Rabbi Levi, whose name appears frequently in Midrash Tehillim as one of the primary interpreters of the Psalms in the third-century Palestinian academies, reads the ships of Psalm 104 through the lens of the Ecclesiastes verse about the spirit's return. The ships are moving in both directions: the spirit descends through the sea to Sheol, and the spirit ascends through the sea when it returns to God. The ocean is bidirectional, a corridor rather than a destination.

This bidirectional reading has implications for how the Midrash understands resurrection. The Legends of the Jews preserves traditions about the dew of resurrection, the special moisture that will restore the dead at the end of days. The dew comes from above; the dead are below; the transit is through the same sea that the ships cross. The Exodus from Egypt is a prototype of the resurrection, which is itself a prototype of the final redemption. Each time, passage through water is the mechanism of transition from bondage to freedom, from death to life.

The Eternal Home That Waits

The Zohar, compiled in thirteenth-century Castile, develops the ocean's connection to Sheol through the kabbalistic concept of the great deep, tehom rabbah, which is the primordial ocean from which creation emerged. The Zohar teaches that Sheol is located within the tehom, beneath the waters, in the place where the primordial darkness still exists, the darkness that preceded the first day. The dead return to the primordial, to the not-yet-formed, waiting in the deep for the moment of reformation that resurrection represents.

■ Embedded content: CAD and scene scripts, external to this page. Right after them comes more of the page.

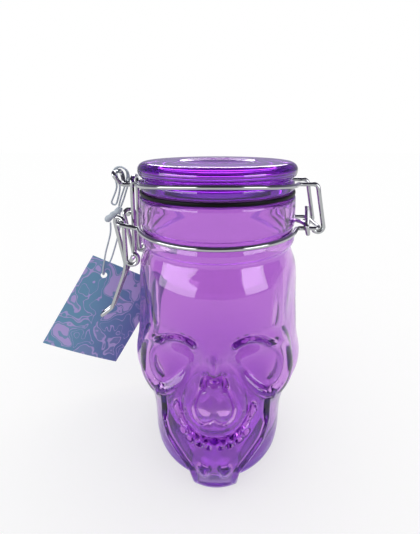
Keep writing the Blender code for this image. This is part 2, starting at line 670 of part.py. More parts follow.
def neck_wire_rear(finish):
    """Rear neck wire: pivot pin, the rear half round the neck, a turn round the hinge's leg."""
    z = NECK_WIRE_HEIGHT
    loop = HINGE_LOOP_HALF_WIDTH
    x = RING_RADIUS + CUFF_START
    half = pivot_pin(1)
    half += ring(leave_angle(LEG_LANE) - math.pi, -leave_angle(loop) / 2, z, 0.0)
    half += [
        (x, LANE - loop, z + LANE, WIRE_BEND),
        (x + CUFF_STEP, -loop - LANE, z + LANE, TIGHT_BEND),
        (x + 2 * CUFF_STEP, -loop - LANE, z - LANE, TIGHT_BEND),
        (x + 3 * CUFF_STEP, LANE - loop, z - LANE, TIGHT_BEND),
        (x + 3 * CUFF_STEP + STUB_OUTWARD, LANE - loop + STUB_LEAN, z + STUB_HEIGHT, 0.0),
    ]
    return tube("neck_wire_rear", bent(half), WIRE, finish)


def arm_direction(eye, wrap):
    """Angle of the arm, which leaves the eye on its left and meets the wrap on its right."""
    across = PIVOT[0] - FOOT[0]
    up = PIVOT[1] - FOOT[1]
    return math.atan2(up, across) - math.asin((eye + wrap) / math.hypot(across, up))


def clasp_lever(finish):
    """Lever of one wire: an eye round the link's pin, an arm, a turn over the pivot, the handle."""
    eye = WIRE + EYE_PLAY
    wrap = LANE
    along = arm_direction(eye, wrap)
    half = arc(FOOT, eye, math.radians(75), along + math.radians(90 - 360), -ARM_LANE, -ARM_LANE)
    knee = (-HANDLE_KNEE_REACH, HANDLE_KNEE_HEIGHT)
    down = math.atan2(knee[1] - PIVOT[1], knee[0] - PIVOT[0])
    down += math.asin(wrap / math.hypot(knee[0] - PIVOT[0], knee[1] - PIVOT[1]))
    leave = down + math.radians(270)
    half += arc(PIVOT, wrap, along - math.radians(90), leave, -ARM_LANE, -HANDLE_LANE)
    half += [
        (knee[0], -HANDLE_LANE, knee[1], HANDLE_KNEE_BEND),
        (-HANDLE_WAIST_REACH, -LANE, HANDLE_WAIST_HEIGHT, HANDLE_WAIST_BEND),
        (-HANDLE_ELBOW_REACH, -HANDLE_TIP_LANE, HANDLE_ELBOW_HEIGHT, HANDLE_ELBOW_BEND),
    ]
    half += handle_tip()
    points = bent(half + mirrored(half)[1:])
    return tube("clasp_lever", points, WIRE, finish, (PIVOT[0], 0.0, PIVOT[1]))


def handle_tip():
    """Half of the round end of the handle, from the strand to the middle."""
    run = (HANDLE_ELBOW_REACH - HANDLE_TIP_REACH, HANDLE_TIP_HEIGHT - HANDLE_ELBOW_HEIGHT)
    length = math.hypot(*run)
    out = []
    for step in range(4):
        angle = math.radians(90) * step / 3
        ahead = HANDLE_TIP_LANE * math.sin(angle) / length
        x = -HANDLE_TIP_REACH + run[0] * ahead
        z = HANDLE_TIP_HEIGHT + run[1] * ahead
        out.append((x, -HANDLE_TIP_LANE * math.cos(angle), z, 0.0))
    return out


def clasp_link(finish):
    """Wire link: its lower ends turn outwards through the lever's eyes, its bar crosses the nose."""
    top = CROOK_HEIGHT + LANE + LINK_SLACK
    half = [
        (-LINK_REACH, -ARM_LANE - LINK_PIN_OVERHANG, LINK_FOOT_HEIGHT, 0.0),
        (-LINK_REACH, -LINK_LANE, LINK_FOOT_HEIGHT, TIGHT_BEND),
        (-LINK_REACH, -LINK_LANE, top, WIRE_BEND),
    ]
    foot = (FOOT[0], 0.0, FOOT[1])
    return tube("clasp_link", bent(half + mirrored(half)), WIRE, finish, foot)


def tag(finish):
    """Card with a round hole near one corner, hanging askew and turned partly to the side."""
    left = -TAG_HOLE_FROM_SIDE
    right = TAG_WIDTH - TAG_HOLE_FROM_SIDE
    top = TAG_HOLE_FROM_TOP
    bottom = TAG_HOLE_FROM_TOP - TAG_LENGTH
    corners = ((right, bottom), (right, top), (left, top), (left, bottom))
    count = 4 * 5
    outer = []
    for side in range(4):
        start = np.array(corners[side])
        end = np.array(corners[(side + 1) % 4])
        for step in range(5):
            outer.append(start + (end - start) * step / 5)
    outer = np.array(outer)
    angle = np.arctan2(outer[:, 1], outer[:, 0])
    inner = TAG_HOLE_RADIUS * np.c_[np.cos(angle), np.sin(angle)]
    half = TAG_THICKNESS / 2
    flat = [(inner, -half), (outer, -half), (outer, half), (inner, half)]
    points = np.concatenate([np.c_[p[:, 0], np.full(count, d), p[:, 1]] for p, d in flat])
    faces = []
    for row in range(4):
        low = row * count
        high = (row + 1) % 4 * count
        for column in range(count):
            after = (column + 1) % count
            faces.append([low + column, high + column, high + after, low + after])
    roll = np.array(
        [
            [math.cos(TAG_ROLL), 0.0, math.sin(TAG_ROLL)],
            [0.0, 1.0, 0.0],
            [-math.sin(TAG_ROLL), 0.0, math.cos(TAG_ROLL)],
        ]
    )
    yaw = np.array(
        [
            [math.cos(TAG_YAW), -math.sin(TAG_YAW), 0.0],
            [math.sin(TAG_YAW), math.cos(TAG_YAW), 0.0],
            [0.0, 0.0, 1.0],
        ]
    )
    points = points @ roll.T @ yaw.T + np.array(TAG_HOLE_PLACE)
    mesh = mesh_from("hang_tag", points, faces, origin=KNOT_PLACE)
    return add_object("hang_tag", mesh, finish, KNOT_PLACE)


def smooth_route(points, per_span):
    """A smooth curve through the chosen points of a cord, as closer points."""
    table = np.asarray(points)
    run = np.r_[0.0, np.cumsum(np.linalg.norm(np.diff(table, axis=0), axis=1))]
    slope = np.gradient(table, run, axis=0)
    out = []
    for index in range(len(table) - 1):
        width = run[index + 1] - run[index]
        for step in range(per_span):
            t = step / per_span
            out.append(
                table[index] * (1 + 2 * t) * (1 - t) ** 2
                + slope[index] * width * t * (1 - t) ** 2
                + table[index + 1] * t * t * (3 - 2 * t)
                - slope[index + 1] * width * t * t * (1 - t)
            )
    return out + [table[-1]]


def knot(finish):
    """The cord's knot as one lump with two waists, along its own slanting axis."""
    start = np.array(KNOT_PLACE)
    axis = np.array(KNOT_END) - start
    length = np.linalg.norm(axis)
    axis /= length
    across = np.cross(axis, (0.0, 1.0, 0.0))
    across /= np.linalg.norm(across)
    beside = np.cross(axis, across)
    turn = np.arange(10) * math.tau / 10
    rings = []
    for along, share in KNOT_SHARES:
        middle = start + axis * (along * (length + 2 * KNOT_RADIUS) - KNOT_RADIUS)
        radius = KNOT_RADIUS * share
        ring_points = np.outer(np.cos(turn), across) + np.outer(np.sin(turn), beside)
        rings.append(middle + radius * ring_points)
    mesh = mesh_from("tag_cord_knot", *capped_grid(rings), origin=KNOT_PLACE)
    return add_object("tag_cord_knot", mesh, finish, KNOT_PLACE)


def main():
    for thing in list(bpy.data.objects):
        bpy.data.objects.remove(thing)
    glass = material("purple_glass", GLASS_COLOUR, 0.0, 0.03, 0.9)
    steel = material("steel_wire", STEEL_COLOUR, 1.0, 0.18)
    rubber = material("black_rubber", RUBBER_COLOUR, 0.0, 0.5)
    paper = material("printed_card", PAPER_COLOUR, 0.0, 0.6)
    elastic = material("elastic_cord", CORD_COLOUR, 0.2, 0.5)
    jar_body(glass)
    neck_wire_front(steel)
    neck_wire_rear(steel)
    lid_glass(glass)
    gasket(rubber)
    lid_hoop(steel)
    clasp_lever(steel)
    clasp_link(steel)
    tag(paper)
    tube("tag_cord_loop", smooth_route(CORD_LOOP_POINTS, 2), CORD, elastic)
    tube("tag_cord_drop", smooth_route(CORD_DROP_POINTS, 2), CORD, elastic, KNOT_PLACE)
    knot(elastic)


main()
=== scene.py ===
"""Looks of the clip-top skull jar: purple glass, bright wire, rubber gasket, card tag on a cord.

The jar stands on z = 0, its face along -Y, the clasp at -X and the hinge at +X, in metres.
"""

import math

import bpy
import numpy as np
from mathutils import Matrix


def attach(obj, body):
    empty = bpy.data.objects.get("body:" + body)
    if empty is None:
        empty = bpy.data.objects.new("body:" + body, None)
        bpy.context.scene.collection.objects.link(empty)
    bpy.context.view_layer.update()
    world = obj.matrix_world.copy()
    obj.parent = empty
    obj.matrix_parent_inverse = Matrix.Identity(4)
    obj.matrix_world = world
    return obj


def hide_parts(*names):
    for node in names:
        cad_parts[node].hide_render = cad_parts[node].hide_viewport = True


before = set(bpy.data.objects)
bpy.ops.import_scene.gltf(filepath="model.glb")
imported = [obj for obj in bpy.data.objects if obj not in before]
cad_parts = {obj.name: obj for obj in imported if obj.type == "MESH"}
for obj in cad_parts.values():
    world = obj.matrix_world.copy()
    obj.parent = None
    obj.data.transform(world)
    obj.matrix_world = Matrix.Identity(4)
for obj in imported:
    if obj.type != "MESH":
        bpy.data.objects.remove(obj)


def write_size():
    """Updates the view layer."""
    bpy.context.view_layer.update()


write_size()

# Glass jar, from the table up
SKULL_HEIGHT = 0.098
SKULL_BULGE = 0.0021
JAR_FLOOR = 0.007
JAR_WALL = 0.0036
BEAD_RISE = 0.0039
BEAD_HALF_HEIGHT = 0.0022
NECK_WIRE_RISE = 0.0043
RIM_RISE = 0.0149
NECK_RADIUS = 0.0364
NECK_WALL = 0.0042
NECK_ROUNDING = 0.0012
NECK_NOTCH_DEPTH = 0.0022
WIRE_GROOVE_HALF_HEIGHT = 0.0015
WIRE_GROOVE_DEPTH = 0.0007

# Glass lid and gasket, from the jar's rim and neck
LID_GAP = 0.0003
PLUG_PLAY = 0.0037
PLUG_DEPTH = 0.0040
PLUG_CHAMFER = 0.001
PLUG_RIM_WIDTH = 0.0045
PLUG_HOLLOW = 0.0032
GASKET_THICKNESS = 0.002
GASKET_PLAY = 0.0013
GASKET_INSET = 0.0003
LID_BAND_INSET = 0.0007
LID_BAND_HEIGHT = 0.0039
LID_WAIST_DEPTH = 0.0009
LID_WAIST_HEIGHT = 0.0012
LID_FLANGE_OVERHANG = 0.0005
LID_FLANGE_THICKNESS = 0.0072
LID_RECESS_RADIUS = 0.0187
LID_RECESS_DEPTH = 0.0006

# Steel wire and the play between neighbouring wires
WIRE = 0.002
WIRE_PLAY = 0.0003
HOOK_PLAY = 0.0005
WIRE_BEND = 0.0022
TIGHT_BEND = 0.0016

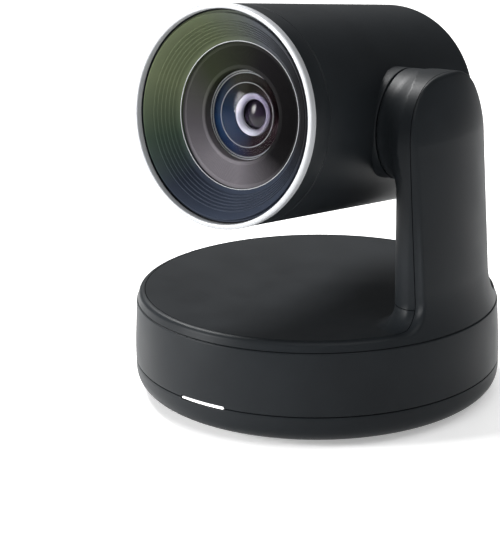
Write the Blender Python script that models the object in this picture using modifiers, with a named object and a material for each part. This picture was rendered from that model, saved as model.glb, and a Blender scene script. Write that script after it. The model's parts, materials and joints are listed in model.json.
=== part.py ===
"""Pan-tilt-zoom conference camera: a round base, a turning turret with one arm, and a tilting lens head.

The origin is at the centre of the base's underside. The lens looks along -Y, the arm stands on the +X side and
+Z is up. Every dimension below is in millimetres, and MM turns it into Blender's metres when a mesh is made.
The head is modelled level about the tilt axis, and its parent empty then tips it up to its rest angle.
"""

import math

import bmesh
import bpy
from mathutils import Matrix

MM = 0.001
GAP = 0.3  # clearance between pieces that touch
HALF_GAP = GAP / 2
WALL = 2.2  # thickness of the moulded shells
LARGE_STEPS = 40
MEDIUM_STEPS = 28
SMALL_STEPS = 18

# Base
BASE_RADIUS = 77.2
BASE_TOP_RADIUS = 76.0
WIDEST_Z = 20.0  # the wall leans in above this height
UPPER_SEAM = 39.6
LOWER_SEAM = 14.0
BOWL_TOP = 12.2  # height where the bowl starts to curve under
BOWL_EXPONENT = 3.0
UNDERSIDE = 0.45
UNDERSIDE_RADIUS = 54.0
INNER_RADIUS = BASE_RADIUS - 2.9
FOOT_RADII, FOOT_HEIGHT = (44.0, 52.0), 1.6
INSERT_RADIUS = 12.0
THREAD_RADIUS = 3.2  # 1/4"-20 tripod thread, major diameter 6.35
CHASSIS_LOW, CHASSIS_HIGH = 9.6, 11.1
HUB_RADII, HUB_TOP = (10.0, 14.0), 26.0
BASE_SCREW_CIRCLE = 33.0
COUNTERBORE_RADIUS, COUNTERBORE_TOP = 3.1, 3.3
SCREW_HEAD_LOW, SCREW_HEAD_HIGH = 1.4, COUNTERBORE_TOP - GAP
LIGHT_X, LIGHT_WIDTH, LIGHT_HEIGHT = -1.7, 21.0, 1.2

# Ports on the rear of the base
PORT_HALF_WIDTH, PORT_LOW, PORT_HIGH = 28.0, 18.0, 33.0
PORT_FACE = 64.0
PORT_MIDDLE = (PORT_LOW + PORT_HIGH) / 2
HDMI_X, USB_X, POWER_X, BUTTON_X = -15.0, 1.0, 14.0, 24.0
HDMI_SIZE, HDMI_CAVITY = (15.8, 6.2), (14.4, 4.8)
USB_SIZE, USB_CAVITY = (9.4, 3.7), (8.5, 2.7)
POWER_RADIUS, POWER_BORE, POWER_PIN = 5.2, 3.4, 0.8
BUTTON_RADIUS = 2.2
LOCK_X, LOCK_Z, LOCK_SLOT = -44.0, 27.0, (7.0, 3.0)

# Turret
RING_TOP = 43.5
RING_RADIUS = 75.5
DECK_RADIUS = 72.2
DECK_UNDERSIDE = 36.9
DECK_DISH = 4.2  # the deck dips this far in the middle, so that the lens rim clears it
TURRET_PLATE_LOW, TURRET_PLATE_HIGH, TURRET_PLATE_RADIUS = 31.4, 32.9, 60.0
SPINDLE_RADII = (3.2, 5.0)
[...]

Midrash Tehillim reaches this same geography through Psalm 104, the psalm that celebrates the order of the created world by naming its extremes. The sea is the most extreme element of the surface world; Sheol is the most extreme element of the underworld. The conversation between them is the conversation between the outermost points of the creation, the boundary condition that makes everything between them possible. Without the ocean speaking to Sheol, there would be no corridor for the return, no route for the ship, no mechanism for the eventual restoration of the dust to something more than dust.